- **Task directions**: Below this line is a set of entries; quote exactly the lines from the line that contains "of the coil" to the line that contains "obj.matrix_world = Matrix.Identity(4)", both lines included.

- **Excerpted data**:
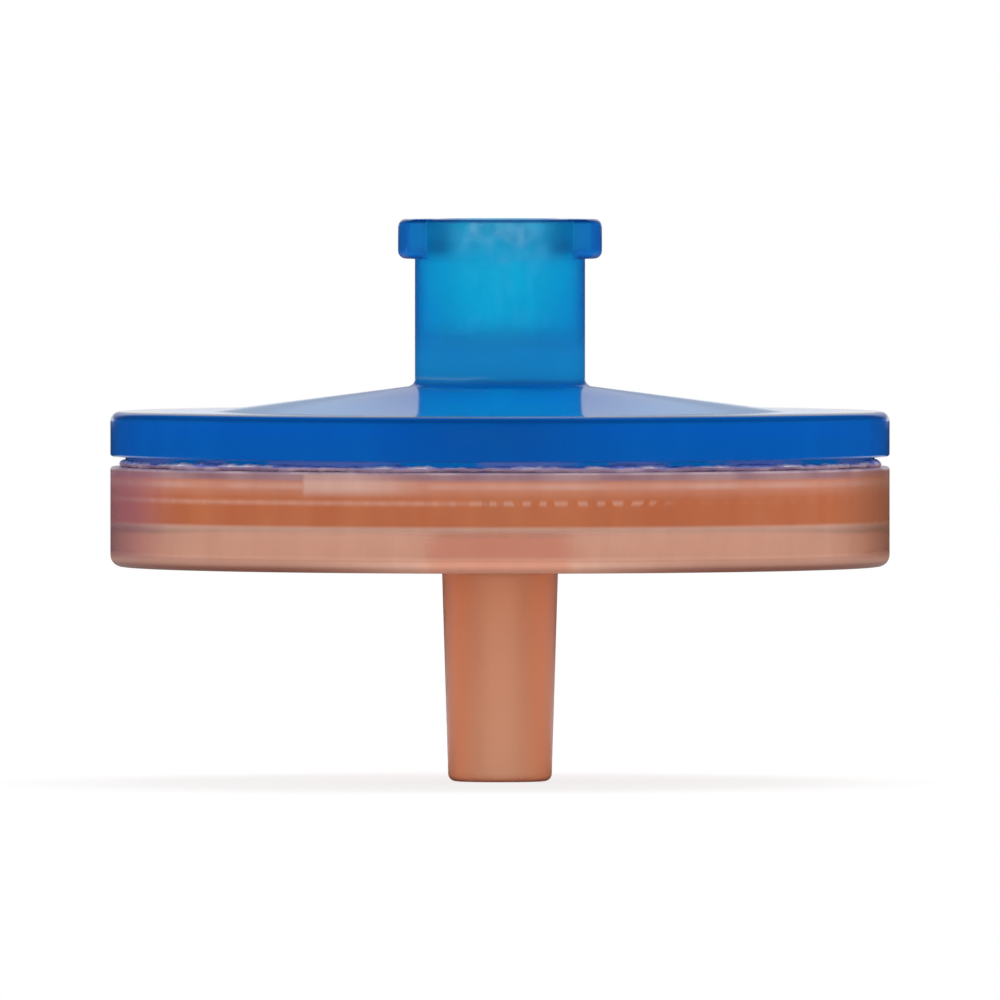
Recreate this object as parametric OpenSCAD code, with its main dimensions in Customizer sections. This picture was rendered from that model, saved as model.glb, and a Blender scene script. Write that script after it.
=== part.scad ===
// Syringe filter: a membrane held between a luer lock inlet housing and a luer slip outlet housing.
// The axis is Z. The inlet is at the top, and the origin is the centre of the slip's open end.

/* [Outlet slip] */
// Outside diameter at the slip's open end
slip_tip_d = 3.98; // [3.93:0.01:4.02]
// Length of the slip below the skirt
slip_l = 8.27; // [7.5:0.01:10]
// Diameter of the bore in the slip
slip_bore_d = 1.9; // [1.4:0.1:2.4]
// Diameter of the orifice between the bore and the pit
orifice_d = 1.2; // [0.8:0.1:1.6]
// Length of the orifice, with the cone that widens it to the bore
orifice_l = 2.9; // [1:0.1:3]
// Rounding of the slip's outer end edge
slip_edge_r = 0.3; // [0.1:0.05:0.4]
// Diameter of the boss that carries the slip under the plate
boss_d = 5.5; // [5:0.1:8]
// How far the boss stays inside the skirt
boss_setback = 0.35; // [0.1:0.05:0.9]
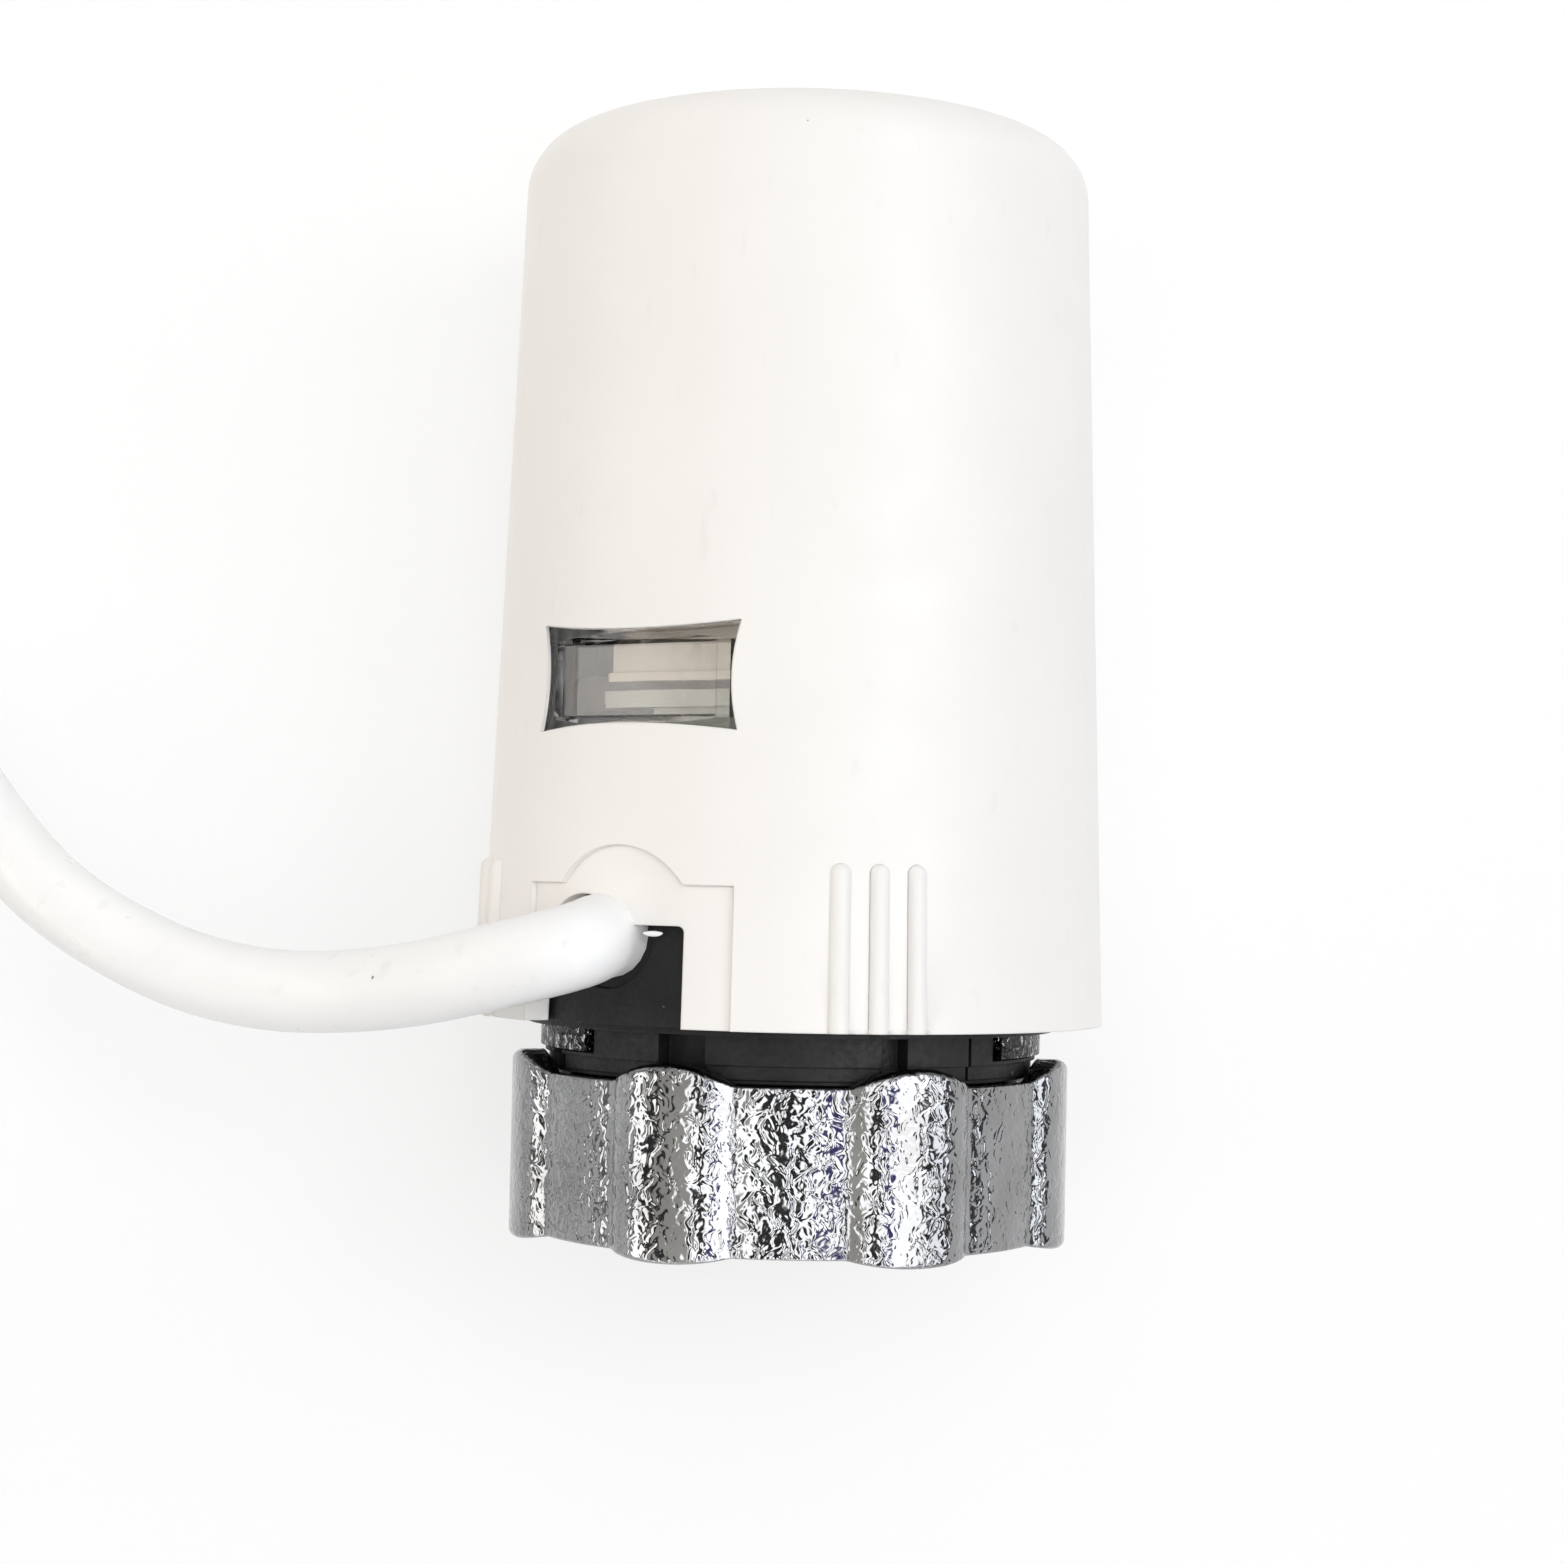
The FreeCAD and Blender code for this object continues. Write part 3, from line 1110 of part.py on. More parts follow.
lead, lead_length = cord_lead()
keep_table("cord_lead", lead)
edges, end, heading = coil_path()
spare = CORD_LENGTH - lead_length - sum(e.Length for e in edges)
tail_end, tail_aim = add_tail(edges, end, heading, spare)
coil_line = Part.Wire(edges)
coil_start = edges[0].Vertexes[0].Point
coil = tube(coil_line, CORD_D, coil_start, coil_frame()[2], "cord_coil")
print("lead %.1f coil %.1f tail in it %.1f whole %.1f" % (lead_length, coil_line.Length, spare,
                                                        lead_length + coil_line.Length))
print("least gap of the coil to itself %.2f" % least_gap(edges, CORD_D))
keep_table("cord_coil", coil)
keep_table("cable_tie", cable_tie())
keep_table("end_core_brown", bare_core(tail_end, tail_aim, -1, "end_core_brown"))
keep_table("end_core_blue", bare_core(tail_end, tail_aim, 1, "end_core_blue"))
keep_table("end_ferrules", end_ferrules(tail_end, tail_aim))
keep("inner_core_brown", inner_core(-1, "inner_core_brown"))
keep("inner_core_blue", inner_core(1, "inner_core_blue"))
keep("crimp_sleeves", crimp_sleeves())
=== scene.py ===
import math

import bmesh
import bpy
from mathutils import Matrix, Vector

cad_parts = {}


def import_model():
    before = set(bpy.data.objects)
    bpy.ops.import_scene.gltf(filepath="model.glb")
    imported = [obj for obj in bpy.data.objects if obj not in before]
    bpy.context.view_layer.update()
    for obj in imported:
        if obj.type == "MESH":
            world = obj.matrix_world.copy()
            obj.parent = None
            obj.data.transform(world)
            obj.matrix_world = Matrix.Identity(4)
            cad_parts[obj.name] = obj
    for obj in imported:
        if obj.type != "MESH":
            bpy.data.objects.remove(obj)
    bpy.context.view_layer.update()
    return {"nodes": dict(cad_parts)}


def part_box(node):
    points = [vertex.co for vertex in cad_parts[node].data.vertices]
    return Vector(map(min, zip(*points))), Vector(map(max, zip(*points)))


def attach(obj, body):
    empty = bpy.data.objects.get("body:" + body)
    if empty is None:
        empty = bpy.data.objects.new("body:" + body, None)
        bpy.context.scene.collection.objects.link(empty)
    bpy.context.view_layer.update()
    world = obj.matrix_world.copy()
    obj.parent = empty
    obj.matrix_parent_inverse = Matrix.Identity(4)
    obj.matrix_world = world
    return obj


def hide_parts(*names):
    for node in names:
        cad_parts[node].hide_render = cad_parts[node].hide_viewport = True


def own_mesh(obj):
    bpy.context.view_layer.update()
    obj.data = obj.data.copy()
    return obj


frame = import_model()
nodes = frame["nodes"]

MM = 0.001

# Casing: heights run along the actuator's axis, from where the nut's thread starts
CASE_FOOT_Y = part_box("outer_casing")[0].y
CASE_TOP_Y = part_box("outer_casing")[1].y
CASE_FOOT_R = 20 * MM
CASE_TOP_R = 18.1 * MM
CASE_CROWN = 0.35 * MM

# Box right of the window in which the casing's material uses the cone's own normals
CONE_LOW = (2 * MM, CASE_FOOT_Y + 0.25 * MM, 0)
CONE_HIGH = (17 * MM, CASE_FOOT_Y + 20 * MM, 1)
CONE_SLACK = 0.08 * MM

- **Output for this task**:
print("least gap of the coil to itself %.2f" % least_gap(edges, CORD_D))
keep_table("cord_coil", coil)
keep_table("cable_tie", cable_tie())
keep_table("end_core_brown", bare_core(tail_end, tail_aim, -1, "end_core_brown"))
keep_table("end_core_blue", bare_core(tail_end, tail_aim, 1, "end_core_blue"))
keep_table("end_ferrules", end_ferrules(tail_end, tail_aim))
keep("inner_core_brown", inner_core(-1, "inner_core_brown"))
keep("inner_core_blue", inner_core(1, "inner_core_blue"))
keep("crimp_sleeves", crimp_sleeves())
=== scene.py ===
import math

import bmesh
import bpy
from mathutils import Matrix, Vector

cad_parts = {}


def import_model():
    before = set(bpy.data.objects)
    bpy.ops.import_scene.gltf(filepath="model.glb")
    imported = [obj for obj in bpy.data.objects if obj not in before]
    bpy.context.view_layer.update()
    for obj in imported:
        if obj.type == "MESH":
            world = obj.matrix_world.copy()
            obj.parent = None
            obj.data.transform(world)
            obj.matrix_world = Matrix.Identity(4)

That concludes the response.